- Stored data
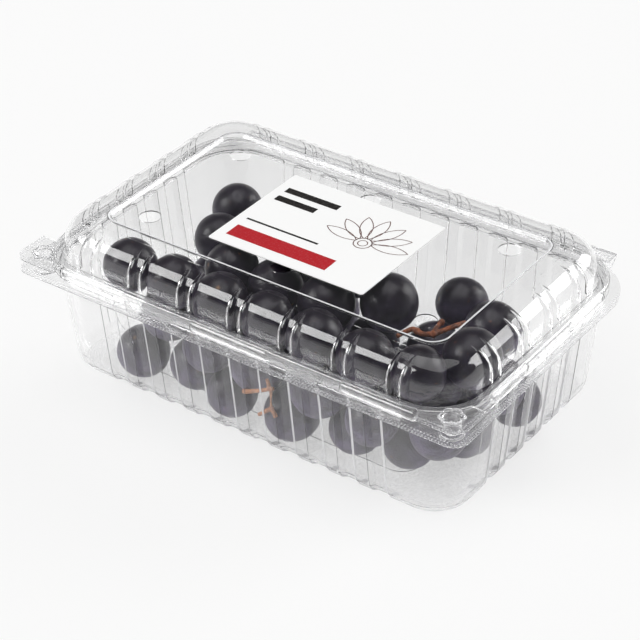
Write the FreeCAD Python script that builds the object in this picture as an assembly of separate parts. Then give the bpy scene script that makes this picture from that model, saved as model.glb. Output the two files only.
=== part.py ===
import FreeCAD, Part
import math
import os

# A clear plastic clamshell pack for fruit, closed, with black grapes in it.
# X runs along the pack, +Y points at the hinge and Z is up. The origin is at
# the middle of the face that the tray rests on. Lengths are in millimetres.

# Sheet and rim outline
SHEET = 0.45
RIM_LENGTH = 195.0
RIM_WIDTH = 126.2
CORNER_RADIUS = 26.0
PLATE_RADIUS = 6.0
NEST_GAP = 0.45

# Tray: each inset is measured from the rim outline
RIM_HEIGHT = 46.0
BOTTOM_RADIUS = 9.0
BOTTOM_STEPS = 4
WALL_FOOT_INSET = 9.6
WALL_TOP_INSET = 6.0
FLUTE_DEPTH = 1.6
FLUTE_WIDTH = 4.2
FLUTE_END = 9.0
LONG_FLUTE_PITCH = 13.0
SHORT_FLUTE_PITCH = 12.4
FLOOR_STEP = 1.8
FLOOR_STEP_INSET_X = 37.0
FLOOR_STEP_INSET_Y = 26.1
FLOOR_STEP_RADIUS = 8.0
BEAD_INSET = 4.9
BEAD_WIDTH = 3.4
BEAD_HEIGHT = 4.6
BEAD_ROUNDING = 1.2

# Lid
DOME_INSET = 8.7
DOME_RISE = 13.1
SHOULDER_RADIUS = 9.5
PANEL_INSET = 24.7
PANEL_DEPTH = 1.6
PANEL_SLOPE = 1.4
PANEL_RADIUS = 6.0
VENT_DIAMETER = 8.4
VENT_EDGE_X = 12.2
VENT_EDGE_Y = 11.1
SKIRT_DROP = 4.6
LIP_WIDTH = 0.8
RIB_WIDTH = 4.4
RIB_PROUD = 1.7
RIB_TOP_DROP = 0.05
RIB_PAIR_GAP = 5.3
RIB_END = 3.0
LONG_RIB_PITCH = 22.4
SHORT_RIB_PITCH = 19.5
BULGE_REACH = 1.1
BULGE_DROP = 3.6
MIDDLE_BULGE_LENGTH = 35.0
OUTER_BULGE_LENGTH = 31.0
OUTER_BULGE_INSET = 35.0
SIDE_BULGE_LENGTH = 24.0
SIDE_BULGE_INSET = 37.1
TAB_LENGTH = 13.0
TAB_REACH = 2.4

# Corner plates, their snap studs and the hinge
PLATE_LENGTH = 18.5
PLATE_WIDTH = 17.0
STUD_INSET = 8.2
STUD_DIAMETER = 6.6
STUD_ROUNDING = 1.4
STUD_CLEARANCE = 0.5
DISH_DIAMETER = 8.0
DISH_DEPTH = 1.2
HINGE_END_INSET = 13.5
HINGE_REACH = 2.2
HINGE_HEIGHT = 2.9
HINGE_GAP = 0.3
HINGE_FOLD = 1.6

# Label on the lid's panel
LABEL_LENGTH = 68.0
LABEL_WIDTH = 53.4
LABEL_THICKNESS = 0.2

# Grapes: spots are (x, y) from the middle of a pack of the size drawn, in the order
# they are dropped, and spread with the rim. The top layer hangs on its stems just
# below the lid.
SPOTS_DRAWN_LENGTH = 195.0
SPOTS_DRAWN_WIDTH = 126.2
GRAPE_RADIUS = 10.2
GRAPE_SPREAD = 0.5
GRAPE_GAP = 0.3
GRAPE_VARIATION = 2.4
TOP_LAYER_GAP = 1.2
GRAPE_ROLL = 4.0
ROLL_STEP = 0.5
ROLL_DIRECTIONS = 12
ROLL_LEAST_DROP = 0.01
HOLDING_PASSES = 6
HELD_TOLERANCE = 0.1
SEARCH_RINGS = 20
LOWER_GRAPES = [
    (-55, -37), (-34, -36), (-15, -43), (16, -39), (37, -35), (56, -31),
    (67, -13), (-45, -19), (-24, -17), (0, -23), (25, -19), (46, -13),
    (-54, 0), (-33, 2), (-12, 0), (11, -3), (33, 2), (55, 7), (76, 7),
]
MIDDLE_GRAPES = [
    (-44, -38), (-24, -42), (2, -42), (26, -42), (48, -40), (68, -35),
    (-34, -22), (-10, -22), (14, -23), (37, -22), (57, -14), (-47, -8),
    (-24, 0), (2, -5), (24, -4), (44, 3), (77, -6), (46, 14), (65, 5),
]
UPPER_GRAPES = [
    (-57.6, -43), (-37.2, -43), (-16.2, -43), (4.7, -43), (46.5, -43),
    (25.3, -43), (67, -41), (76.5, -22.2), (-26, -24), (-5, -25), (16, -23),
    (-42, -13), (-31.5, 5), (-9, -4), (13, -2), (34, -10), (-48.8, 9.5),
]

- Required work
Repeat the material above in full, keeping every word.

- Output
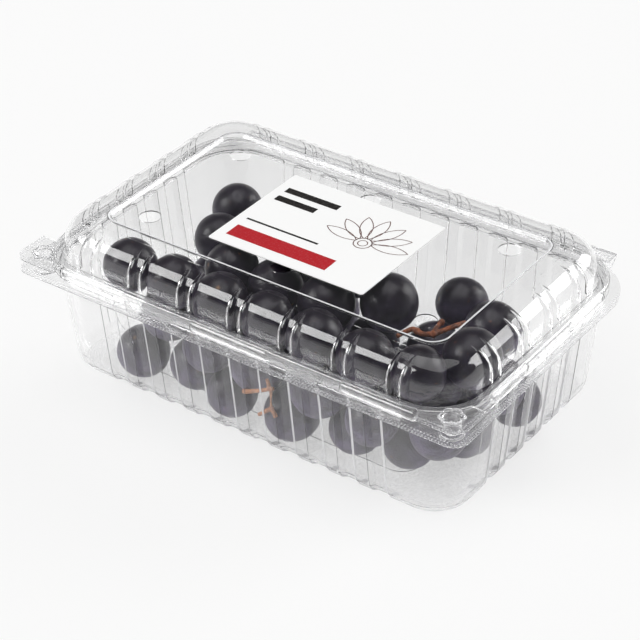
Write the FreeCAD Python script that builds the object in this picture as an assembly of separate parts. Then give the bpy scene script that makes this picture from that model, saved as model.glb. Output the two files only.
=== part.py ===
import FreeCAD, Part
import math
import os

# A clear plastic clamshell pack for fruit, closed, with black grapes in it.
# X runs along the pack, +Y points at the hinge and Z is up. The origin is at
# the middle of the face that the tray rests on. Lengths are in millimetres.

# Sheet and rim outline
SHEET = 0.45
RIM_LENGTH = 195.0
RIM_WIDTH = 126.2
CORNER_RADIUS = 26.0
PLATE_RADIUS = 6.0
NEST_GAP = 0.45

# Tray: each inset is measured from the rim outline
RIM_HEIGHT = 46.0
BOTTOM_RADIUS = 9.0
BOTTOM_STEPS = 4
WALL_FOOT_INSET = 9.6
WALL_TOP_INSET = 6.0
FLUTE_DEPTH = 1.6
FLUTE_WIDTH = 4.2
FLUTE_END = 9.0
LONG_FLUTE_PITCH = 13.0
SHORT_FLUTE_PITCH = 12.4
FLOOR_STEP = 1.8
FLOOR_STEP_INSET_X = 37.0
FLOOR_STEP_INSET_Y = 26.1
FLOOR_STEP_RADIUS = 8.0
BEAD_INSET = 4.9
BEAD_WIDTH = 3.4
BEAD_HEIGHT = 4.6
BEAD_ROUNDING = 1.2

# Lid
DOME_INSET = 8.7
DOME_RISE = 13.1
SHOULDER_RADIUS = 9.5
PANEL_INSET = 24.7
PANEL_DEPTH = 1.6
PANEL_SLOPE = 1.4
PANEL_RADIUS = 6.0
VENT_DIAMETER = 8.4
VENT_EDGE_X = 12.2
VENT_EDGE_Y = 11.1
SKIRT_DROP = 4.6
LIP_WIDTH = 0.8
RIB_WIDTH = 4.4
RIB_PROUD = 1.7
RIB_TOP_DROP = 0.05
RIB_PAIR_GAP = 5.3
RIB_END = 3.0
LONG_RIB_PITCH = 22.4
SHORT_RIB_PITCH = 19.5
BULGE_REACH = 1.1
BULGE_DROP = 3.6
MIDDLE_BULGE_LENGTH = 35.0
OUTER_BULGE_LENGTH = 31.0
OUTER_BULGE_INSET = 35.0
SIDE_BULGE_LENGTH = 24.0
SIDE_BULGE_INSET = 37.1
TAB_LENGTH = 13.0
TAB_REACH = 2.4

# Corner plates, their snap studs and the hinge
PLATE_LENGTH = 18.5
PLATE_WIDTH = 17.0
STUD_INSET = 8.2
STUD_DIAMETER = 6.6
STUD_ROUNDING = 1.4
STUD_CLEARANCE = 0.5
DISH_DIAMETER = 8.0
DISH_DEPTH = 1.2
HINGE_END_INSET = 13.5
HINGE_REACH = 2.2
HINGE_HEIGHT = 2.9
HINGE_GAP = 0.3
HINGE_FOLD = 1.6

# Label on the lid's panel
LABEL_LENGTH = 68.0
LABEL_WIDTH = 53.4
LABEL_THICKNESS = 0.2

# Grapes: spots are (x, y) from the middle of a pack of the size drawn, in the order
# they are dropped, and spread with the rim. The top layer hangs on its stems just
# below the lid.
SPOTS_DRAWN_LENGTH = 195.0
SPOTS_DRAWN_WIDTH = 126.2
GRAPE_RADIUS = 10.2
GRAPE_SPREAD = 0.5
GRAPE_GAP = 0.3
GRAPE_VARIATION = 2.4
TOP_LAYER_GAP = 1.2
GRAPE_ROLL = 4.0
ROLL_STEP = 0.5
ROLL_DIRECTIONS = 12
ROLL_LEAST_DROP = 0.01
HOLDING_PASSES = 6
HELD_TOLERANCE = 0.1
SEARCH_RINGS = 20
LOWER_GRAPES = [
    (-55, -37), (-34, -36), (-15, -43), (16, -39), (37, -35), (56, -31),
    (67, -13), (-45, -19), (-24, -17), (0, -23), (25, -19), (46, -13),
    (-54, 0), (-33, 2), (-12, 0), (11, -3), (33, 2), (55, 7), (76, 7),
]
MIDDLE_GRAPES = [
    (-44, -38), (-24, -42), (2, -42), (26, -42), (48, -40), (68, -35),
    (-34, -22), (-10, -22), (14, -23), (37, -22), (57, -14), (-47, -8),
    (-24, 0), (2, -5), (24, -4), (44, 3), (77, -6), (46, 14), (65, 5),
]
UPPER_GRAPES = [
    (-57.6, -43), (-37.2, -43), (-16.2, -43), (4.7, -43), (46.5, -43),
    (25.3, -43), (67, -41), (76.5, -22.2), (-26, -24), (-5, -25), (16, -23),
    (-42, -13), (-31.5, 5), (-9, -4), (13, -2), (34, -10), (-48.8, 9.5),
]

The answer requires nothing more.